Le 16 juillet, le Comité de la Douma pour la législation a recommandé d’adopter en deuxième lecture une série de modifications au Code des infractions administratives (KoAP) qui pourraient redéfinir radicalement la frontière entre vie privée et contrôle étatique en Russie. Parmi ces mesures, une proposition retient particulièrement l’attention : l’introduction d’une sanction pour la recherche volontaire de contenus extrémistes sur Internet, y compris via l’usage de VPN.
Une nouvelle infraction pour la simple recherche de contenus interdits
Le projet d’amendement prévoit d’insérer dans le KoAP l’article 13.53, intitulé « Recherche volontaire de contenus extrémistes et accès à ceux-ci, y compris à l’aide d’outils permettant d’accéder à des ressources interdites ». Les citoyens russes risqueraient une amende de 3 000 à 5 000 roubles s’ils sont reconnus coupables d’avoir tenté d’accéder à des contenus classés comme extrémistes, même en passant par des outils de contournement tels que les VPN. Cette initiative a été formellement soutenue par le Comité parlementaire, selon Kommersant.
Transfert de cartes SIM, publicité pour VPN : tout devient punissable
Ce durcissement juridique ne se limite pas à la sphère des contenus. Un autre amendement, adopté le 15 juillet, propose d’introduire l’article 13.29.1, qui sanctionnera le transfert d’une carte SIM à une tierce personne. L’amende prévue est de 30 000 à 50 000 roubles pour les particuliers, et jusqu’à 200 000 roubles pour les entreprises. De plus, faire la promotion de moyens de contournement des blocages (comme les VPN) exposera les contrevenants à des amendes allant jusqu’à 500 000 roubles pour les personnes morales.
Vers une architecture du contrôle total
L’ensemble de ces dispositions s’inscrit dans une logique d’encadrement absolu de l’espace numérique russe. Après l’interdiction de réseaux sociaux comme Instagram et Facebook — déclarés « extrémistes » du fait de leur appartenance au groupe Meta — c’est désormais chaque citoyen connecté qui est visé. L’internaute devient par défaut suspect. Même Ekaterina Mizoulina, figure influente de la Ligue pour un Internet sûr, a souligné l’ironie de la situation : elle ne pourra plus signaler les contenus qu’elle juge extrémistes, car les consulter deviendra en soi une infraction.

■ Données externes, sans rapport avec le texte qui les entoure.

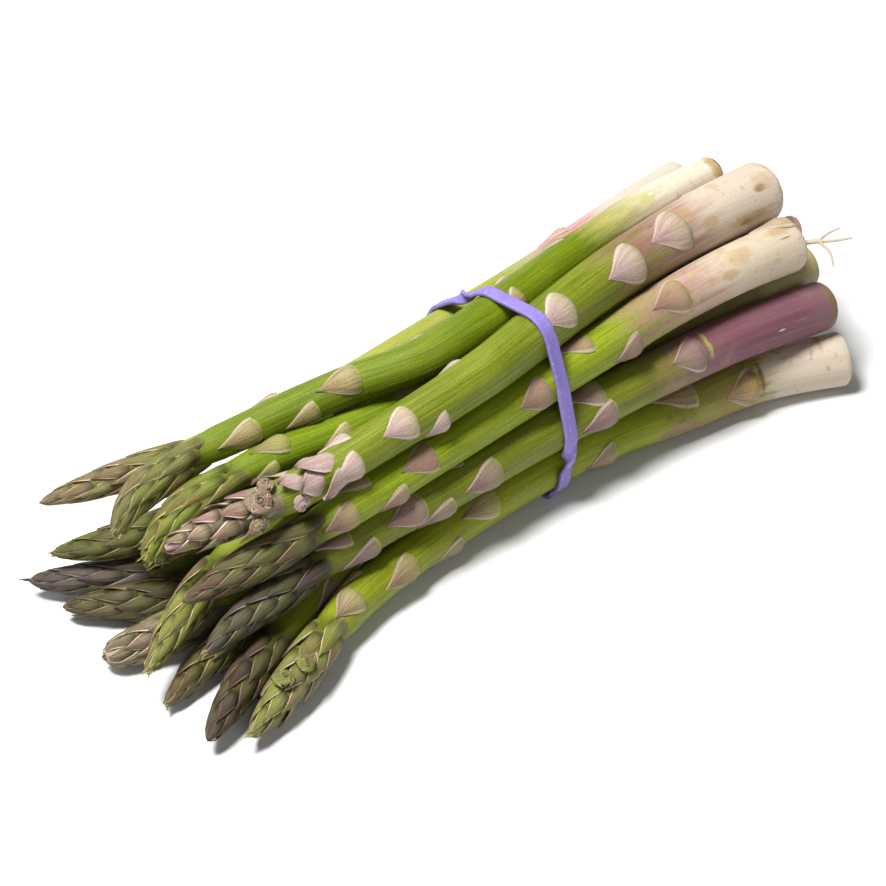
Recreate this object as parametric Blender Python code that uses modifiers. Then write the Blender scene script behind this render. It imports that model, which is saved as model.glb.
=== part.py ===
"""Bundle of fresh asparagus in a rubber band, lying on its side.

The bunch runs along X: tips at -X, cut ends at +X. The origin is the middle of the band's flat underside.
"""

import math

import bmesh
import bpy
import numpy as np

MM = 0.001

# Spears. path: middle line from butt to tip in mm. radii: at the butt, at the band, at the neck and of the
# head in mm. head: length of the head in mm. give: how readily the spear yields to its neighbours.
# turn: angle of the first scale. bracts: how far each stem bract's base lies from the tip in mm, its angle
# from the upper side in degrees, and its length in mm. flare: how far the head's scales stand out in mm.
# blunt: 0 for a pointed head, towards 1 for a rounded one.
SPEARS = {
    "spear_01": {
        "path": [(101, 24, 38), (69, 23, 38), (40, 20, 38), (0, 18, 38), (-45, 23, 34), (-87, 36, 31),
                 (-120, 52, 26)],
        "radii": (4.6, 4.6, 3.9, 4.3), "head": 42, "give": 0.5, "turn": 20, "flare": 0.0, "blunt": 0.0,
        "bracts": [(52, -60, 12), (68, 60, 12), (90, -30, 12), (118, 140, 12), (150, -50, 13), (180, 60, 12)],
    },
    "spear_02": {
        "path": [(98, 9, 47), (71, 9, 49), (28, 5, 50), (-6, 2, 50), (-26, 4, 48), (-47, 13, 45),
                 (-70, 20, 42), (-99, 25, 39), (-110, 25, 36), (-118, 23, 31)],
        "radii": (5.4, 6.2, 4.5, 4.9), "head": 34, "give": 0.1, "turn": 200, "flare": 0.0, "blunt": 0.25,
        "bracts": [(50, -64, 14), (60, 75, 12), (67, -98, 11), (81, -32, 14), (104, 100, 12), (132, -58, 8),
                   (160, 70, 12)],
    },
    "spear_03": {
        "path": [(100, -8, 47), (74, -7, 49), (48, -7, 50), (14, -9, 50.5), (-4, -11, 50), (-20, -12, 49),
                 (-48, -10, 46), (-83, -6, 42), (-117, 5, 37)],
        "radii": (9.2, 7.0, 5.2, 5.3), "head": 48, "give": 0.1, "turn": 75, "flare": 1.1, "blunt": 0.0,
        "bracts": [(56, -76, 10), (58, 55, 10), (75, -42, 12), (84, -116, 9), (98, 85, 12), (133, -36, 13),
                   (163, -45, 16), (183, -32, 16), (200, 100, 14)],
    },
    "spear_04": {
        "path": [(94, -24, 40), (74, -22, 42), (43, -19, 42), (13, -17.5, 40), (-16, -15, 36), (-44, -14, 34),
                 (-84, -10, 30), (-119, -4, 26)],
        "radii": (7.6, 6.0, 4.9, 5.2), "head": 44, "give": 0.15, "turn": 310, "flare": 0.0, "blunt": 0.0,
        "bracts": [(52, -70, 12), (60, 30, 12), (68, -114, 11), (79, -36, 12), (100, 120, 12), (119, -62, 12),
                   (137, 8, 11), (151, -104, 11), (171, -34, 14), (216, 40, 14)],
    },
    "spear_05": {
        "path": [(108, -15, 37), (50, -2, 37), (0, 0, 37), (-26, 5, 37), (-51, 9, 37), (-87, 15, 37),
                 (-102, 16, 34), (-110, 16, 30), (-116, 15, 26)],
        "radii": (4.0, 5.2, 4.4, 5.0), "head": 36, "give": 0.3, "turn": 130, "flare": 0.0, "blunt": 0.25,
        "bracts": [(46, -105, 10), (51, 0, 12), (60, 120, 12), (69, -70, 10), (95, -10, 12), (145, 90, 12)],
    },
    "spear_06": {
        "path": [(106, -23, 27), (80, -18, 26), (40, -12, 23), (0, -7, 21), (-45, -8, 16), (-75, -10, 8),
                 (-90, -14, 7), (-116, -23, 6.5), (-134, -30.5, 5.5)],
        "radii": (6.6, 5.8, 4.6, 5.0), "head": 42, "give": 0.4, "turn": 45, "flare": 0.0, "blunt": 0.1,
        "bracts": [(52, 30, 12), (64, -80, 12), (77, -128, 12), (100, 80, 12), (155, -30, 12),
                   (185, 110, 12)],
    },
    "spear_07": {
        "path": [(98.5, -34, 22), (67, -29, 25), (39, -24.5, 25), (6, -20, 24), (-32, -16, 22),
                 (-72, -12, 20), (-106, -12, 17.5), (-121, -14, 16)],
        "radii": (7.3, 6.4, 5.0, 5.2), "head": 44, "give": 0.15, "turn": 260, "flare": 0.0, "blunt": 0.0,
        "bracts": [(52, 0, 11), (59, -110, 14), (75, -54, 14), (84, -118, 14), (92, 40, 12), (100, -77, 14),
                   (139, -8, 12), (141, -96, 14), (173, -42, 12)],
    },
    "spear_08": {
        "path": [(98, -44, 8), (74, -32, 8), (47, -26, 8), (19, -20, 9), (-18, -17, 9), (-48, -16.5, 8.5),
                 (-76, -19, 7.5), (-106, -29, 6.5), (-126, -35, 5.5)],
        "radii": (8.0, 6.0, 5.2, 5.5), "head": 44, "give": 0.1, "turn": 160, "flare": 0.3, "blunt": 0.0,
        "bracts": [(54, -20, 12), (62, 70, 12), (75, -70, 14), (93, -128, 14), (107, -40, 14), (120, 80, 12),
                   (150, -110, 12), (180, -8, 15), (200, -68, 13)],
    },
    "spear_09": {
        "path": [(92, 38, 16), (45, 30, 20), (0, 26, 22), (-45, 30, 22), (-85, 27, 19), (-103, 32, 17),
                 (-123, 45, 14.5)],
        "radii": (6.0, 5.6, 4.6, 4.8), "head": 40, "give": 1, "turn": 80, "flare": 0.0, "blunt": 0.05,
    },
    "spear_10": {
        "path": [(88, 34, 7), (45, 26, 8), (0, 20, 9.5), (-45, 24, 9), (-85, 22, 7.5), (-106, 30, 6.5),
                 (-128, 49, 5.5)],
        "radii": (6.4, 5.8, 4.5, 4.7), "head": 40, "give": 1, "turn": 220, "flare": 0.0, "blunt": 0.2,
    },
    "spear_11": {
        "path": [(94, 14, 7.5), (45, 9, 8), (0, 7, 8), (-45, 10, 8), (-80, 10, 8), (-102, 14, 7),
                 (-114, 22, 6), (-128, 34, 5.5)],
        "radii": (7.0, 6.0, 4.8, 5.1), "head": 42, "give": 1, "turn": 350, "flare": 0.0, "blunt": 0.25,
    },
    "spear_12": {
        "path": [(88, 20, 20), (45, 13, 20), (0, 6, 21), (-45, 4, 16), (-85, 2, 10), (-108, 3, 8),
                 (-122, 7, 6.5), (-133, 10.5, 6)],
        "radii": (6.0, 5.4, 4.9, 5.5), "head": 34, "give": 1, "turn": 110, "flare": 0.0, "blunt": 0.5,
    },
    "spear_13": {
        "path": [(84, 2, 30), (45, 6, 26), (0, 16, 26), (-45, 10, 22), (-85, 5, 16), (-102, 3, 14),
                 (-118, -1, 11), (-132, -6, 8)],
        "radii": (6.0, 5.0, 4.3, 4.7), "head": 40, "give": 0.7, "turn": 290, "flare": 0.0, "blunt": 0.2,
    },
    "spear_14": {
        "path": [(96, -12, 7.5), (45, -9, 8), (0, -6, 8), (-45, -2, 8), (-75, 0, 8), (-100, -3, 7.5),
                 (-116, -5, 6.5), (-132, -9, 5.5)],
        "radii": (6.4, 5.4, 4.4, 4.7), "head": 40, "give": 0.7, "turn": 30, "flare": 0.0, "blunt": 0.1,
    },
    "spear_15": {
        "path": [(90, 12, 33), (45, 12, 34), (0, 12, 34), (-45, 14, 28), (-80, 12, 25), (-91, 12, 23),
                 (-108, 17, 16)],
        "radii": (5.4, 4.8, 4.0, 4.4), "head": 34, "give": 1, "turn": 180, "flare": 0.0, "blunt": 0.1,
    },
}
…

Un précédent inquiétant pour les droits fondamentaux
Ce glissement sécuritaire a des implications majeures. Chercheurs, journalistes, historiens, voire étudiants, pourraient se retrouver pris au piège d’une législation ambiguë : comment consulter un document historique lié à l’idéologie nazie ou à la Seconde Guerre mondiale sans risquer une sanction ? À terme, ces mesures pourraient généraliser l’autocensure, limitant drastiquement la liberté d’expression et de recherche.
Un « Tchébournet » à l’horizon
Le pouvoir russe accélère la création d’un internet souverain, surnommé « Tchébournet ». Ce réseau cloisonné, sous surveillance constante, ne sera plus un outil de communication mais un instrument de contrôle social. La répression du contournement numérique s’ajoute à une série de mesures ayant déjà restreint l’accès à l’information indépendante, la liberté de la presse et les plateformes étrangères. Cette trajectoire s’inscrit dans une volonté plus large de modéliser la Russie sur les standards de l’URSS, où l’isolement informationnel était la norme.
Une société sous pression, un État sans contre-pouvoirs
Ce verrouillage numérique survient dans un contexte de crise prolongée, où la population subit de plein fouet les effets économiques de la guerre en Ukraine, des sanctions, et de l’isolement international. Dans ce climat tendu, le contrôle de l’information devient un levier clé de la survie du régime. La possibilité de réduire au silence les voix dissidentes ou simplement curieuses devient une réalité juridique. Comme le résume un observateur critique, chaque citoyen devient « un clic » potentiel vers l’illégalité.